ПРЕДИСЛОВIЕ ОТЪ РЕДАКЦIИ

 

«Le laid, c'est le beua» — вотъ формула, подъ которую лѣтъ тридцать тому назадъ самодовольная рутина думала подвести мысль о направленiи таланта Виктора Гюго, ложно понявъ и ложно передавъ публикѣ то что самъ Виктор Гюго писалъ для истолкованiя своей мысли. Надо признаться впрочемъ, что онъ и самъ былъ виноватъ въ насмѣшкахъ враговъ своихъ, потомучто оправдывался очень темно и заносчиво и истолковывалъ себя довольно бестолково. И однакожъ нападки и насмѣшки давно исчеэли, а имя Виктора Гюго не умираетъ, и недавно, слишкомъ тридцать лѣтъ спустя после появленiе его романа «Notre–Dame de Paris», явились «Les Misérables», романъ, въ которомъ великiй поэтъ и гражданинъ выказалъ столько таланта, выразилъ основную мысль своей поэзiи въ такой художественной полнотѣ, что весь свѣтъ облетѣло его произведенiе, всѣ прочли его, и чарующее впечатлѣнiе романа полное и всеобщее.
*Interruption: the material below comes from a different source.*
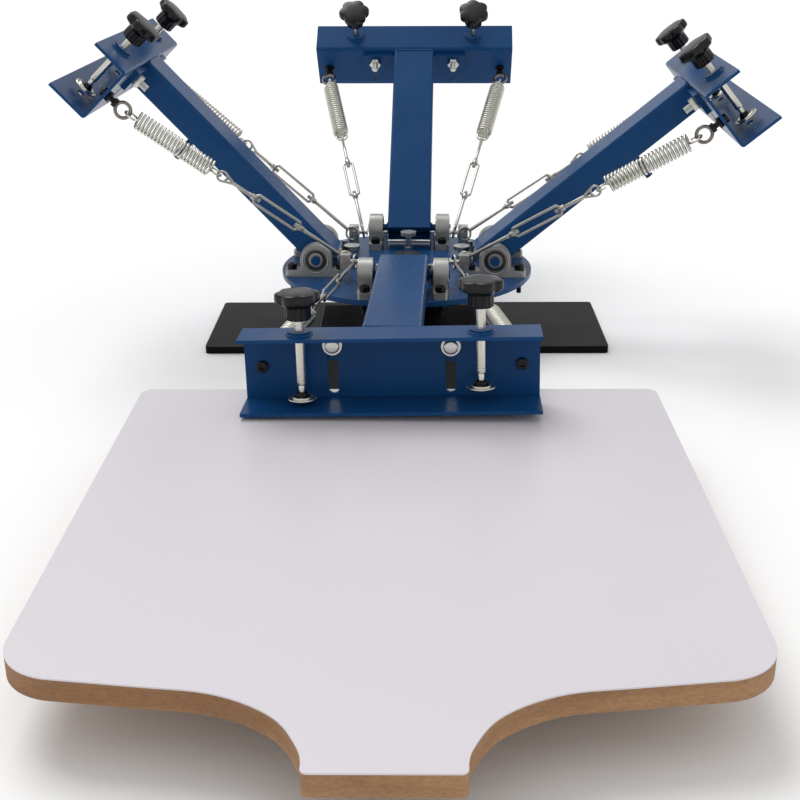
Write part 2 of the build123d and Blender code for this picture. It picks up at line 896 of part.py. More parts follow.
for name, info in stations.items():
    tilted = Rot(info["tilt"], 0, 0)
    save(place(name, make_arm()), f"{name}_arm")
    save(place(name, tilted * make_channel()), f"{name}_channel")
    save(place(name, make_arm_fasteners(info["tilt"])), f"{name}_fasteners")
    springs = []
    links = []
    for hand in (-1, 1):
        frame, total = chain_frame(name, hand)
        springs.append(seat(info["azimuth"]) * frame.location * make_spring(total))
        for piece in make_link(total, buckle_turns[name]):
            links.append(seat(info["azimuth"]) * frame.location * piece)
    save(group(springs), f"{name}_springs")
    save(group(links), f"{name}_links")
    for hand, word in ((-1, "left"), (1, "right")):
        pad_low = channel_bottom + channel_thick + foot_gaps[f"{name}_{word}"]
        spot = tilted * Pos(screw_x(), hand * screw_spread, pad_low)
        save(place(name, spot * make_foot(0)), f"{name}_foot_{word}")
        save(place(name, spot * make_screw(0)), f"{name}_screw_{word}")
        save(place(name, spot * make_knob(0)), f"{name}_knob_{word}")
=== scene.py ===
import json
import math

import bmesh
import bpy
from mathutils import Matrix, Vector


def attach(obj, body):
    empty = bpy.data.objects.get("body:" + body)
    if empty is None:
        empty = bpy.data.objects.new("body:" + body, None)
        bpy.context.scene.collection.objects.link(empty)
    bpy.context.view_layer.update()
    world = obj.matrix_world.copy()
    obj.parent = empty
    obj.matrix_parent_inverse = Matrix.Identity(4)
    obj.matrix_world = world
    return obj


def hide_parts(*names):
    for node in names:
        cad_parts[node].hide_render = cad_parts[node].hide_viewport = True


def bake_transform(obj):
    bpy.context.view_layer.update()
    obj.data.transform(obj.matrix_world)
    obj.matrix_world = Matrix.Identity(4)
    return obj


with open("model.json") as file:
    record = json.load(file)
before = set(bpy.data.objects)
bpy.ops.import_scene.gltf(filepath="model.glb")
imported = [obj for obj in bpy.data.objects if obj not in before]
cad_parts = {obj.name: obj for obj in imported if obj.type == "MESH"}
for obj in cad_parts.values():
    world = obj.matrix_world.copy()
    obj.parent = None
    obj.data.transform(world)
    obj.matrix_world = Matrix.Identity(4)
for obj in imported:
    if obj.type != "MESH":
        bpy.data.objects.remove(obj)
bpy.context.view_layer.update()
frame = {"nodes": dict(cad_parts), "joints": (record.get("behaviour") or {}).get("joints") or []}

MM = 0.001
FULL_TURN = 2 * math.pi
STATIONS = ("front", "left", "rear", "right")
SIDES = (-1, 1)
SIDE_WORD = {-1: "left", 1: "right"}
joints = {joint["name"]: joint for joint in frame["joints"]}

# Tolerances: metres for corners and heights, radians for a turn.
SAME_CORNER = 1e-6
SAME_HEIGHT = 1e-7
SAME_ANGLE = 1e-6

# Camera: where the operator stands. Metres and degrees; lens and sensor in millimetres.
CAMERA_AT = (0.0123, -1.3872, 0.4679)
CAMERA_PITCH = 21.77
CAMERA_YAW = 0.86
CAMERA_ROLL = -0.38
CAMERA_LENS = 57.68
CAMERA_SENSOR = 36
VIEW_REACH = 200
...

Давно уже догадались, что не глупой карикатурной формулой, приведенной нами выше, характеризуется мысль Виктора Гюго. Его мысль есть основная мысль всего искуства девятнадцатаго столѣтiя, и этой мысли Викторъ Гюго, какъ художникъ былъ чуть ли не первымъ провозвѣстникомъ. Это мысль христiанская и высоконравственная; формула ея — возстановленiе погибшаго человѣка, задавленнаго несправедливо гнетомъ обстоятельствъ, застоя вѣковъ и общественныхъ предразсудковъ. Эта мысль — оправданiе униженныхъ и всѣми отринутыхъ парiй общества. Конечно, аллегорiя немыслима въ такомъ художественномъ произведенiи, какъ напримѣръ «Notre–Dame de Paris». Но кому не придетъ въ голову, что Квазимодо есть олицетворенiе пригнетеннаго и презираемаго средневѣковаго народа французского, глухаго и обезображенного, одареннаго только страшной физической силой, но въ которомъ просыпается наконецъ любовь и жажда справедливости, а вмѣстѣ съ ними и сознанiе своей правды и еще непочатыхъ, безконечныхъ силъ своихъ.
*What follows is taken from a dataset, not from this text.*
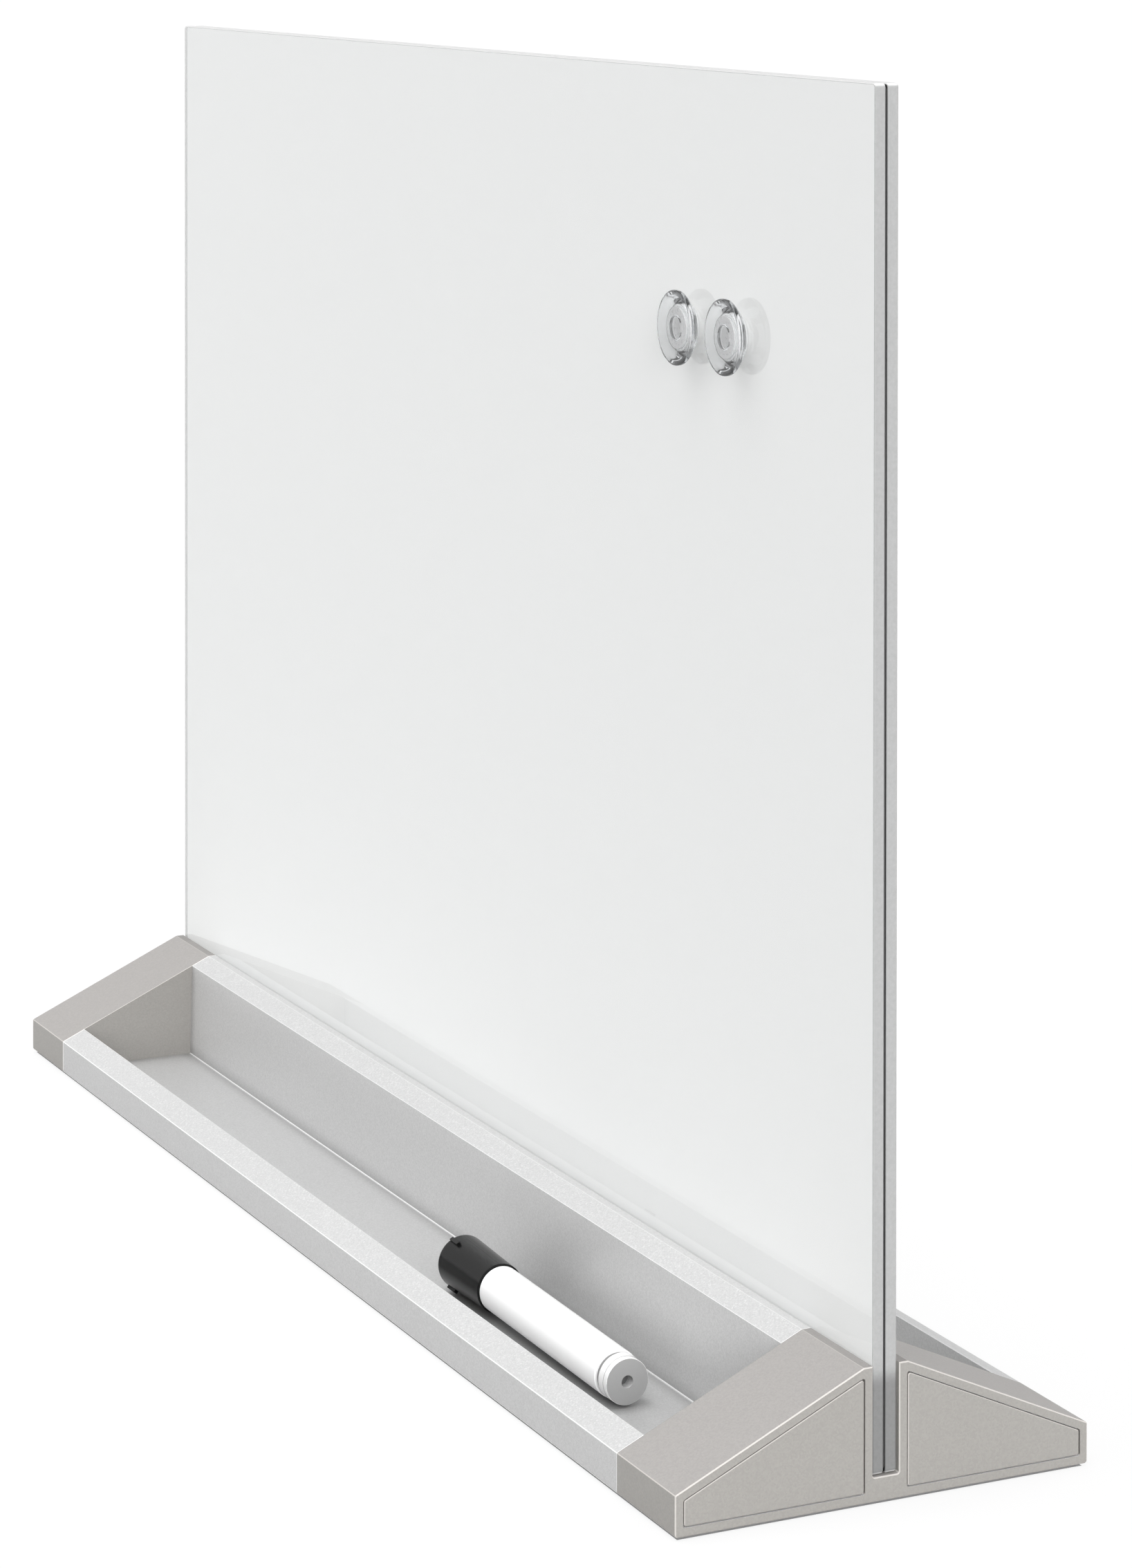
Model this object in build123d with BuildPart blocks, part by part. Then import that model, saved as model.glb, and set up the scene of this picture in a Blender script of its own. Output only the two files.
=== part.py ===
from build123d import *
import math
import os

# Desktop glass whiteboard: two glass panels upright in a long base with a pen tray on each side.
# +X runs along the board, +Y goes from the front to the rear, +Z is up and z = 0 is the desk.
# All lengths are in millimetres and all angles in degrees.

# Base outline
base_length = 610.0
base_depth = 147.0
nose_height = 13.0
ridge_height = 42.3
ridge_land = 3.2
nose_foot_round = 1.0
outline_round = 0.6

# Glass panels and what lies between them
panel_length = 608.0
panel_height = 432.7
panel_thickness = 3.9
panel_seat_height = 7.75
panel_corner_round = 1.5
panel_edge_round = 0.6
film_thickness = 0.1
film_inset = 1.0
sheet_thickness = 0.5
sheet_inset = 3.0
slot_clearance = 0.45

# Extruded base
skin = 1.45
channel_wall = 1.8
rim_width = 9.7
shelf_width = 7.5
tray_wall_lean = 1.0
tray_corner_round = 0.5
rim_round = 0.3
port_wall = 1.5
port_low_height = 9.0
port_high_height = 30.0

# Glazing gasket
gasket_wall = 1.35
gasket_floor = 1.0
lip_height = 2.2

# Foot pads
foot_length = 60.0
foot_width = 8.0
foot_thickness = 1.2
foot_recess = 0.4
foot_end_gap = 15.0
foot_side_clearance = 0.1

# End caps
cap_length = 40.0
cap_inner_wall = 4.0
cap_rim_chamfer = 0.35
cap_slot_round = 0.8
cap_seat_clearance = 0.15
spigot_length = 6.0
spigot_clearance = 0.2
spigot_wall = 1.4

# Cover plates of the end caps
cover_margin = 2.75
cover_thickness = 2.0
cover_gap = 0.4
cover_ledge = 1.2
cover_corner_round = 0.8
cover_edge_chamfer = 0.25
clip_length = 7.0
clip_width = 9.0
clip_thickness = 1.4
clip_wall_clearance = 0.2

# Screws of the end caps
screw_radius = 1.5
screw_length = 12.0
screw_head_radius = 2.8
screw_head_height = 2.2
screw_head_chamfer = 0.5
screw_socket_radius = 1.3
screw_socket_depth = 1.2
screw_port_clearance = 0.05
screw_hole_clearance = 0.2
socket_sides = 6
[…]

Виктор Гюго чуть ли не главный провозвѣстникъ этой идеи «возстановленiя» въ литературѣ нашего вѣка. Покрайнеймѣрѣ онъ первый заявилъ эту идею съ такой художественной силой въ искуствѣ. Конечно она не есть изобретенiе одного Виктора Гюго; напротивъ, по убѣжденiю нашему она есть неотъемлемая принадлежность и можетъбыть историческая необходимость девятнадцатаго столѣтiя, хотя впрочемъ принято обвинятнъ наше столѣтiе, что оно послѣ великихъ образцовъ прошлаго времени не внесло ничего новаго въ литературу и въ искуство. Это глубоко несправедливо. Прослѣдите всѣ европейскiе литературы нашего вѣка, и вы увидите во всѣхъ слѣды той же идеи, и можетъбыть хоть хъ концуто вѣка она воплотится наконецъ вся, целикомъ, ясно и могущественно, въ какомънибудь такомъ великомъ произведенiи искуства, что выразитъ стремленiя и характеристику своего времени такъ же полно и вѣковѣчно, какъ напримеръ «Божественная комедiя» выразила свою эпоху средневѣковыхъ католическихъ вѣрованiй и идеаловъ.
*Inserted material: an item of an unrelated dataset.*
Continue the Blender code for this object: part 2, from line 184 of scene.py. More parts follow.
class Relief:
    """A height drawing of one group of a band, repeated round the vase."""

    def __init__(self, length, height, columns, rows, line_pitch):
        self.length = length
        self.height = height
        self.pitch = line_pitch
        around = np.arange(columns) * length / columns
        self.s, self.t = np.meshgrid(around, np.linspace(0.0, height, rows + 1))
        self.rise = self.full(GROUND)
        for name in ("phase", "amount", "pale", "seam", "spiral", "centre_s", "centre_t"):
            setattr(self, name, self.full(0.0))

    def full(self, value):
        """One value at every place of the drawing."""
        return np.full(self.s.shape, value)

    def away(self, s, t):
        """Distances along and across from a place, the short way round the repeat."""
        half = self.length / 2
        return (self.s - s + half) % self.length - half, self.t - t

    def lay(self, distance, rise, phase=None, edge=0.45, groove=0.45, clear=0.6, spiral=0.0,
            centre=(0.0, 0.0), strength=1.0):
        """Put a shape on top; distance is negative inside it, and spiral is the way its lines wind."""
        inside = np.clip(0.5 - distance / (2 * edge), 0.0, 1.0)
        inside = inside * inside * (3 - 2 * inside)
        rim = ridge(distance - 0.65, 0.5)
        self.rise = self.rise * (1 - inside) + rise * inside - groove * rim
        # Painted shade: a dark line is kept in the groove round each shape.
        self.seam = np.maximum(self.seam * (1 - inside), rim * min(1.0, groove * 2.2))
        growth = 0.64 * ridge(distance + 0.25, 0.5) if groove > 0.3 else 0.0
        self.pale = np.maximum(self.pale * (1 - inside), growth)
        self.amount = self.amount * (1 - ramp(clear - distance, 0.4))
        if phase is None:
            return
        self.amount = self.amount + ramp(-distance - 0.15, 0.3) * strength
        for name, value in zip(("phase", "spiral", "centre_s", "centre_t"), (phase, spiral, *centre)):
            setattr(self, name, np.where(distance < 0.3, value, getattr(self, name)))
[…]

Викторъ Гюго безспорно сильнѣйшiй талантъ, явившiйся въ девятнадцатомъ столѣтiи во Францiи. Идея его пошла въ ходъ, даже форма теперешняго романа французскаго чуть ли не принадлежитъ ему одному. Даже всѣ его огромные недостатки повторились чуть ли не у всѣхъ последующихъ французскихъ романистовъ. Теперь, при всеобщемъ, почти всемiрномъ успѣхѣ «Les Misérables», намъ пришло въ голову, что романъ «Notre–Dame de Paris» по какимъто причинамъ не переведенъ еще на русскiй языкъ, на которомъ уже такъ много переведено европейского. Слова нѣтъ, что его всѣ прочли на французскомъ языкѣ у насъ и прежде; но вопервыхъ, разсудили мы, прочли только знавшiе французскiй языкъ; вовторыхъ, едвали прочли и всѣ знавшiе пофранцузски; втретьихъ — прочли очень давно; а вчетвертыхъ — и преждето, и тридцатьто лѣтъ назадъ, масса публики, читающей пофранцузски, была очень невелика сравнительно съ тѣми, которые и рады бы читать, да пофранцузски не умѣли. А теперь масса читателей можетъбыть въ десять разъ увеличилась противъ той, что была тридцать лѣтъ назадъ. Наконецъ — и главное — все это было уже очень давно. Теперешнее же поколѣнiе врядъ ли перечитываетъ старое. Мы даже думаемъ, что романъ Виктора Гюго теперешнему поколѣнiю читателей очень мало извѣстенъ. Вотъ почему мы и рѣшились перевесть въ нашемъ журналѣ вещь генiальную, могучую чтобъ познакомить нашу публику съ замѣчательнейшимъ произведенiемъ французской литературы нашего вѣка. Мы даже думаемъ, что тридцать лѣтъ — такое разстоянiе, что даже и читавшимъ романъ въ свое время можетъбыть неслишкомъ отяготительно будетъ перечесть его въ другой разъ.

Итакъ надѣемся, что публика на насъ не посетуетъ за то, что мы предлагаемъ ей вещь такъ всѣмъ извѣстную... по названью.